The graphene dispersions were produced by liquid exfoliation technique [28]. Figure 1(a) shows the process flow of the graphene dispersions being treated in sodium cholate (SC). According to previous theoretical and experimental analyses, the surface energy of SC can match very well with that of graphite (70~80 mJ/m2), resulting in effective exfoliation to graphene with single or few layers [28, 29]. The graphite powders were dispersed in an aqueous solution of the surfactant SC (CSC = 1.5 mg/ml) with a concentration of 5 mg/ml. Initial graphene dispersions were produced by sonication through a point probe (flathead sonic tip) for 60 min with a power output of 285 W, followed by centrifugation at 3000 rpm for 90 min. After centrifugation, high quality graphene dispersions were obtained by collecting the top 3/4 centrifuged samples. All dispersions were stable against sedimentation over a few weeks. The G-PVA composite films were produced by solution-cast method [30, 31], which is considered to be the most versatile and easiest method for the synthesis of free-standing polymer composite thin films [18]. Photographs of the G-PVA composite films being produced at different stages are shown in Fig. 1(b). The PVA powders (0.5 g) were dissolved into distilled water (10 ml) at ~90°C through magnetic stirring until the polymer was completely dispersed. The polymer solutions were then cooled down to room temperature. Subsequently, the prepared graphene dispersions were added into the PVA solutions, and the resulting mixtures were stirred for 24 h and ultrasonically agitated for 4 h to obtain homogeneous solutions. The mixtures were then casted into polymer petri-dishes with the diameter of 55 mm, followed by drying at 55°C for 3-4 days. High quality transparent films with uniform surface were thus obtained, and the thicknesses located in a range of 130~160 µm measured by a micrometer. The thicknesses of the films can be controlled mainly by the mass of PVA and the diameter of the petri-dishes. The influence of volume and concentration of graphene dispersions on the film thickness can be ignored.

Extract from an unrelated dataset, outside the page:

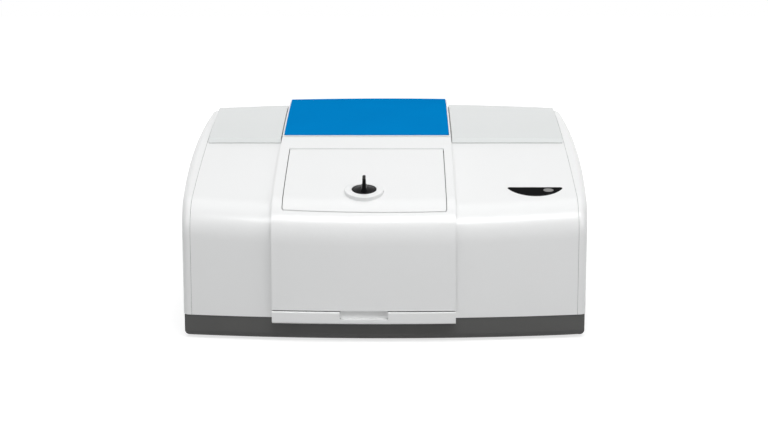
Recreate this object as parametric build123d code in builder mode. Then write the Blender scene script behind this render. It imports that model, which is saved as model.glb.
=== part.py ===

Linear transmittance of the G-PVA film was controlled by changing the amount of graphene nanoflakes in the composite film.

 figure: Fig. 1

Fig. 1 Process flow of G-PVA composite film fabrication. (a) Photographs of graphene SC dispersions being proceed at different stages by liquid phase exfoliation technique. (b) Photographs of the G-PVA composite films being proceed at different stages by solution-cast method.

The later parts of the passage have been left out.